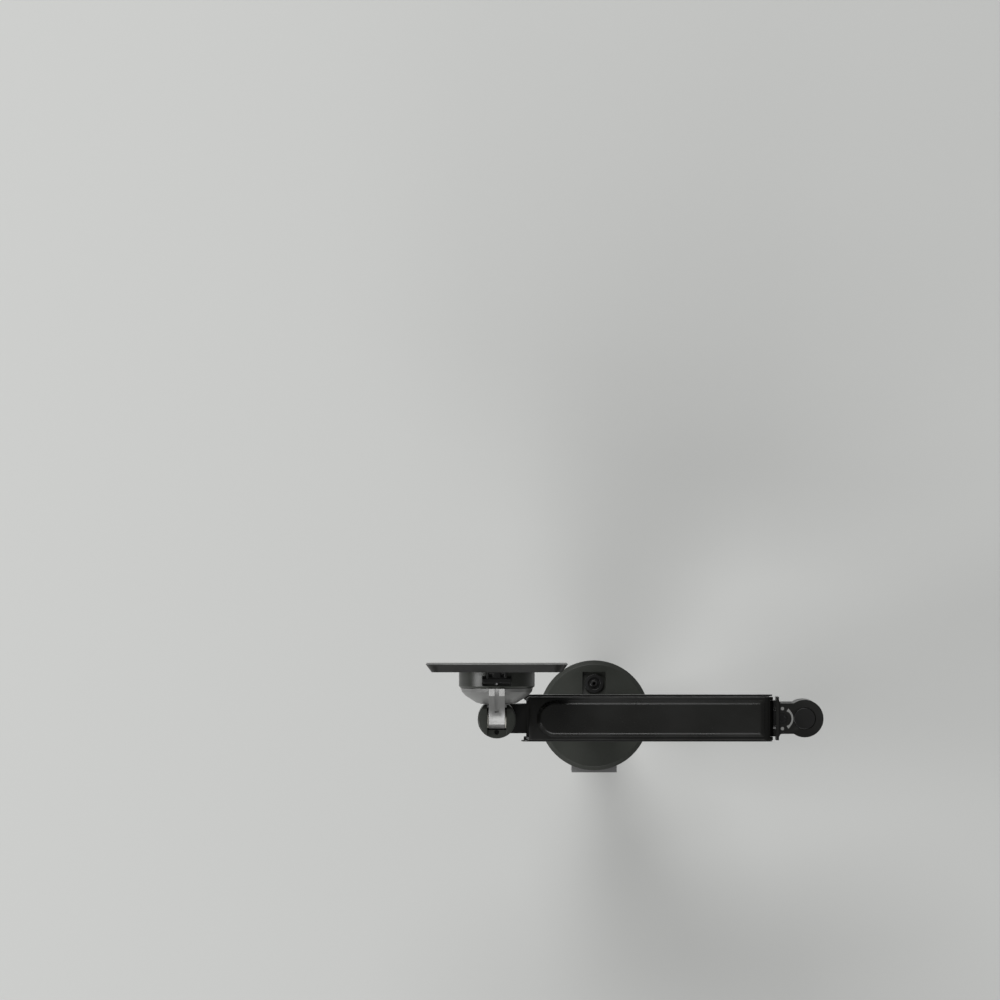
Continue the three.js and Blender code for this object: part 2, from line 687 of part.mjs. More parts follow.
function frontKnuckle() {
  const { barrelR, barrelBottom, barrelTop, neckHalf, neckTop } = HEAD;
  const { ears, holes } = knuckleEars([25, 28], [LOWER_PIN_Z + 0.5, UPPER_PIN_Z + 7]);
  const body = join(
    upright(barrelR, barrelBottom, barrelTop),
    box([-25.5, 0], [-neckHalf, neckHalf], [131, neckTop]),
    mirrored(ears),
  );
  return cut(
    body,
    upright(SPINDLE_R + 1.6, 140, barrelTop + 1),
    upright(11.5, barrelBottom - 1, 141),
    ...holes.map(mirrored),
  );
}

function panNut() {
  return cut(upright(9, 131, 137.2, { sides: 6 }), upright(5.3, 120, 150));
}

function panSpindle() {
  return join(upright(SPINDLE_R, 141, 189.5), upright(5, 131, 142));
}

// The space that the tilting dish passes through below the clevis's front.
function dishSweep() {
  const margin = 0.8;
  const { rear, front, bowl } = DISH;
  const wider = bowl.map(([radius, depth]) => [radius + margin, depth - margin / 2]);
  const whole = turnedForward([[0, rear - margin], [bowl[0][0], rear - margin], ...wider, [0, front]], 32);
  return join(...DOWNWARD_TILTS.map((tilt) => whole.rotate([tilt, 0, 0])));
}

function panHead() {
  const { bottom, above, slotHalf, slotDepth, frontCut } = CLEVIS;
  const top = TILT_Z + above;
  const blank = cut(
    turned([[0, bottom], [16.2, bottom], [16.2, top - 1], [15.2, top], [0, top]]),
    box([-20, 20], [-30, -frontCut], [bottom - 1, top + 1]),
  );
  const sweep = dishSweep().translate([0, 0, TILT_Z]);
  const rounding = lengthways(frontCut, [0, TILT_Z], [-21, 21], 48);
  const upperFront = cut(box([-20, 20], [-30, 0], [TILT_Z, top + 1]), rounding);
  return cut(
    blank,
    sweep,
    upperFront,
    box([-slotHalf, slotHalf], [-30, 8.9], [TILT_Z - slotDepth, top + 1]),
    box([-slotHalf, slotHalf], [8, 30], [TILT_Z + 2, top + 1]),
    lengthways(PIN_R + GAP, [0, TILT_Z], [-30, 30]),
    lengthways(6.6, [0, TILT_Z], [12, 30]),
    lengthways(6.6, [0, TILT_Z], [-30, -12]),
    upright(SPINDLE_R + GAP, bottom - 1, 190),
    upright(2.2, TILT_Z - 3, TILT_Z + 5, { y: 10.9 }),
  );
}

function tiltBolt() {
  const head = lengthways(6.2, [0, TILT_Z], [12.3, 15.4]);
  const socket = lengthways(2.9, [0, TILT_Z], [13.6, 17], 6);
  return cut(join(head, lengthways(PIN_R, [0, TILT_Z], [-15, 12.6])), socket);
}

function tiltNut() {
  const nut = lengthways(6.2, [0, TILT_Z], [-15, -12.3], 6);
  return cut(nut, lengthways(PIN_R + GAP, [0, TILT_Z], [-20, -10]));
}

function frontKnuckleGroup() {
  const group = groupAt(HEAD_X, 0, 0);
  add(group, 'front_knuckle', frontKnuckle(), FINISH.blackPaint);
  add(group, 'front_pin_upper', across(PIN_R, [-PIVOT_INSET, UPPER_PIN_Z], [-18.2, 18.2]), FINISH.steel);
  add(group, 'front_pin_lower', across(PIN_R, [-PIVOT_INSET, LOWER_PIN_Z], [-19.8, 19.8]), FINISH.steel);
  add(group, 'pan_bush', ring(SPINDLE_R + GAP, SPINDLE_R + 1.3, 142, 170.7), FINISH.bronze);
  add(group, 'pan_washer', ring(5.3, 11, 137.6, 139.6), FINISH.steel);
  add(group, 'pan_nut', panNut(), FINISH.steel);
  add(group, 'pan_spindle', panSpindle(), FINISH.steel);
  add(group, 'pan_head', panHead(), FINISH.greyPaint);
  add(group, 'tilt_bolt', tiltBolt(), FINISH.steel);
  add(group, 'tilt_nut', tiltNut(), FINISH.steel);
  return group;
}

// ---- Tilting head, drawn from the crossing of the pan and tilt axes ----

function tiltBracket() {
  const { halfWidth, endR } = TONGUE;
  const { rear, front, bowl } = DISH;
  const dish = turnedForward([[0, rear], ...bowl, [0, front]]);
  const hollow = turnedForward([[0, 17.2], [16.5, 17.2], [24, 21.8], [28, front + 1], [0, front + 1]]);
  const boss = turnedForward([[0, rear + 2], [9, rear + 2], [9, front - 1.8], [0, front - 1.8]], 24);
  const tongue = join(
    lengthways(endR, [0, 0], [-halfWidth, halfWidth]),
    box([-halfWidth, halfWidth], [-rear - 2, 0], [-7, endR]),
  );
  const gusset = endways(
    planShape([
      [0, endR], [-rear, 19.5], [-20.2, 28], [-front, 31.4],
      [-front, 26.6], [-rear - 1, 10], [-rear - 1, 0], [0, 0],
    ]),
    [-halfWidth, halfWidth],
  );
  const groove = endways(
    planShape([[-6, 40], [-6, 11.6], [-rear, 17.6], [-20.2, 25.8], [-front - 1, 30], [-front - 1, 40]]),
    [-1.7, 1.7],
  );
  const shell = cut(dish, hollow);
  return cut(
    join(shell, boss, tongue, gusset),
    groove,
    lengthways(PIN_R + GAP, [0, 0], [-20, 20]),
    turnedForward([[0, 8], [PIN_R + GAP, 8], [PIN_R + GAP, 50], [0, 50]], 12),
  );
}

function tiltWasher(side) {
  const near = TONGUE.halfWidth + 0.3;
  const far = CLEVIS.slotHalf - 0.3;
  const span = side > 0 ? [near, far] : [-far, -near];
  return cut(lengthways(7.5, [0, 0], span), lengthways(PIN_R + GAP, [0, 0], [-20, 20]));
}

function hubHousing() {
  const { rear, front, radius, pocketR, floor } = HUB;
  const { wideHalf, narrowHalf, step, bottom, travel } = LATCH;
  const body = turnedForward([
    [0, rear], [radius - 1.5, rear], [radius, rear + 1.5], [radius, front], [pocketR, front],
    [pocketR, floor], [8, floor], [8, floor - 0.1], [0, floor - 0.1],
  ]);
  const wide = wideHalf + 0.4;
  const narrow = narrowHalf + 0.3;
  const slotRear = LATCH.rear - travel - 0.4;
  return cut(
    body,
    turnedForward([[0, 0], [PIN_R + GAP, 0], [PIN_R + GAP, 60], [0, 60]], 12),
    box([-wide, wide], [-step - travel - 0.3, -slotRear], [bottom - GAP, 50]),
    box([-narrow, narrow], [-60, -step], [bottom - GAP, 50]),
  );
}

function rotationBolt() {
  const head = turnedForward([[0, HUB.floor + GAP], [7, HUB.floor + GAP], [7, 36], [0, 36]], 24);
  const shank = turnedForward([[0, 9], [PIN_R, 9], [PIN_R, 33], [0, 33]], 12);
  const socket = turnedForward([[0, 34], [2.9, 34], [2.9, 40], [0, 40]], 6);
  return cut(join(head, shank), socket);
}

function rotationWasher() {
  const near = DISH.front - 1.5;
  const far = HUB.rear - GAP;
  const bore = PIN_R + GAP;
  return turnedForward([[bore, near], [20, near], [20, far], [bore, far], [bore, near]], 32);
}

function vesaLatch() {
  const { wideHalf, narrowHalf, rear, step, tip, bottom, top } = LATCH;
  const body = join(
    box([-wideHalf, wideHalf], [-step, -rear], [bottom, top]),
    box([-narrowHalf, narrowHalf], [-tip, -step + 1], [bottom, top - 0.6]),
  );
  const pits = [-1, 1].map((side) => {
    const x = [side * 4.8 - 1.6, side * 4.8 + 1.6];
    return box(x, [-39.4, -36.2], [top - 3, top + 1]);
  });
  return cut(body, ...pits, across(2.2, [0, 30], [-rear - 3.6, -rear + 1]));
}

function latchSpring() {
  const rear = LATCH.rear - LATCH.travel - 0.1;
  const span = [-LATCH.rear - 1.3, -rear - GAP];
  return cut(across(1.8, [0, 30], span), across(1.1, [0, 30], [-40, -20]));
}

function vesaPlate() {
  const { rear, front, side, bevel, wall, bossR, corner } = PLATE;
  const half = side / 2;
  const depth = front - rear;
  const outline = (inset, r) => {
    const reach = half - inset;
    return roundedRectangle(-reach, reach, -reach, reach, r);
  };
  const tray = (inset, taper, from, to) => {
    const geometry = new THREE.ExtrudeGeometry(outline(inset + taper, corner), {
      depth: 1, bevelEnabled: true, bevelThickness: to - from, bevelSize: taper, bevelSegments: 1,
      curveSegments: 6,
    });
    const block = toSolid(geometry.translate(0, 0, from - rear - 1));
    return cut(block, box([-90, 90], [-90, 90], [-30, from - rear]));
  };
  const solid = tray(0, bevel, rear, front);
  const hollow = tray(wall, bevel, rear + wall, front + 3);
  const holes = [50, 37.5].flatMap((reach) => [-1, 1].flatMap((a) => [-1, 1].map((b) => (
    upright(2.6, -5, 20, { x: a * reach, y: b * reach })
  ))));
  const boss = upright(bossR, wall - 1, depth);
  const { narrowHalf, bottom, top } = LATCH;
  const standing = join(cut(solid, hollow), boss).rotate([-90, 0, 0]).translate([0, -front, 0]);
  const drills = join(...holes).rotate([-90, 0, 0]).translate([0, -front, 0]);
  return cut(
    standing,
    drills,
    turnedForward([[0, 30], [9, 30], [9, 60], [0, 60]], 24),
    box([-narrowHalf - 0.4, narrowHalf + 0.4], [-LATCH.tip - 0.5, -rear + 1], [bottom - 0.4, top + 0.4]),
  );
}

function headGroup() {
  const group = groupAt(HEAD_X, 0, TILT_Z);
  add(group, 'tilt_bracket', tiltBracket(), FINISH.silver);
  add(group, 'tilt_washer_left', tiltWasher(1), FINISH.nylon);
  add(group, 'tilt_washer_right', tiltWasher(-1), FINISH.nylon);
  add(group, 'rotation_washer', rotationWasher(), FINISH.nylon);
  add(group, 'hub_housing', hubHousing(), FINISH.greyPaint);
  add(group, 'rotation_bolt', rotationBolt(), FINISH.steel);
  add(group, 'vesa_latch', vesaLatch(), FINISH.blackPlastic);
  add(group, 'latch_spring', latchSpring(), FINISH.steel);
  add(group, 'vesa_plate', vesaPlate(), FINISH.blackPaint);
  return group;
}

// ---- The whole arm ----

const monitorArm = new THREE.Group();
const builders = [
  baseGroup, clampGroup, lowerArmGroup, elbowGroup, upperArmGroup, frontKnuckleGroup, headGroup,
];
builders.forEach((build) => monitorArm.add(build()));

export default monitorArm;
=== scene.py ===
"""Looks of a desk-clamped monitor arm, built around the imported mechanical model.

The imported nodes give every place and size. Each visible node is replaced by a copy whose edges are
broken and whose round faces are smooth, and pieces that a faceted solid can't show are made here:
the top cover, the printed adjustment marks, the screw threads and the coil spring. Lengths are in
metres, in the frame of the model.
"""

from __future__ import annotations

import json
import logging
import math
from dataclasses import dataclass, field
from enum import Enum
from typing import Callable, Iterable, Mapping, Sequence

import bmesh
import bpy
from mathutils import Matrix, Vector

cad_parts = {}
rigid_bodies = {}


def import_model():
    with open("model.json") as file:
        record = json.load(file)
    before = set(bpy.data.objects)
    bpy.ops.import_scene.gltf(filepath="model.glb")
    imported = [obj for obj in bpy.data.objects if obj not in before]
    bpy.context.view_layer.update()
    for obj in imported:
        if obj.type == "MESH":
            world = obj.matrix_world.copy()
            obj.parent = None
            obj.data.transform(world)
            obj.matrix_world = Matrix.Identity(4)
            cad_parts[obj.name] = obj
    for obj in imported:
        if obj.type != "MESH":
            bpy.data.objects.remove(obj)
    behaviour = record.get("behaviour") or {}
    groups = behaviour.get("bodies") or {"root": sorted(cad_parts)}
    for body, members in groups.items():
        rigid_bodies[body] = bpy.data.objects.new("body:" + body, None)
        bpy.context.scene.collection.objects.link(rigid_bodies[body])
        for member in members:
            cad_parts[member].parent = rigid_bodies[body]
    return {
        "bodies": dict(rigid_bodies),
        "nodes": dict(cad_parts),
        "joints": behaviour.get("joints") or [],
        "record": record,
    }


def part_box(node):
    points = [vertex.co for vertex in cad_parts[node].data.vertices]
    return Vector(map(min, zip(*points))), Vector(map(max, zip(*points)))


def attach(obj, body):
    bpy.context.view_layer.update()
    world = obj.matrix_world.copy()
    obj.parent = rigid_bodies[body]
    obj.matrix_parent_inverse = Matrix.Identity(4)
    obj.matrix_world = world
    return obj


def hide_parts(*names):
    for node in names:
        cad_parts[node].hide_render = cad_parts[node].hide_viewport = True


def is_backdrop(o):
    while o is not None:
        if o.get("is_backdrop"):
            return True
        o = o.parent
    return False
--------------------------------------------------
_WHAT IS ASKED:_ Retype precisely, and only, the span of lines that opens at the line containing "---- The whole" and closes at the line containing "imported mechanical model.", both inclusive.

_TASK SOLUTION:_
// ---- The whole arm ----

const monitorArm = new THREE.Group();
const builders = [
  baseGroup, clampGroup, lowerArmGroup, elbowGroup, upperArmGroup, frontKnuckleGroup, headGroup,
];
builders.forEach((build) => monitorArm.add(build()));

export default monitorArm;
=== scene.py ===
"""Looks of a desk-clamped monitor arm, built around the imported mechanical model.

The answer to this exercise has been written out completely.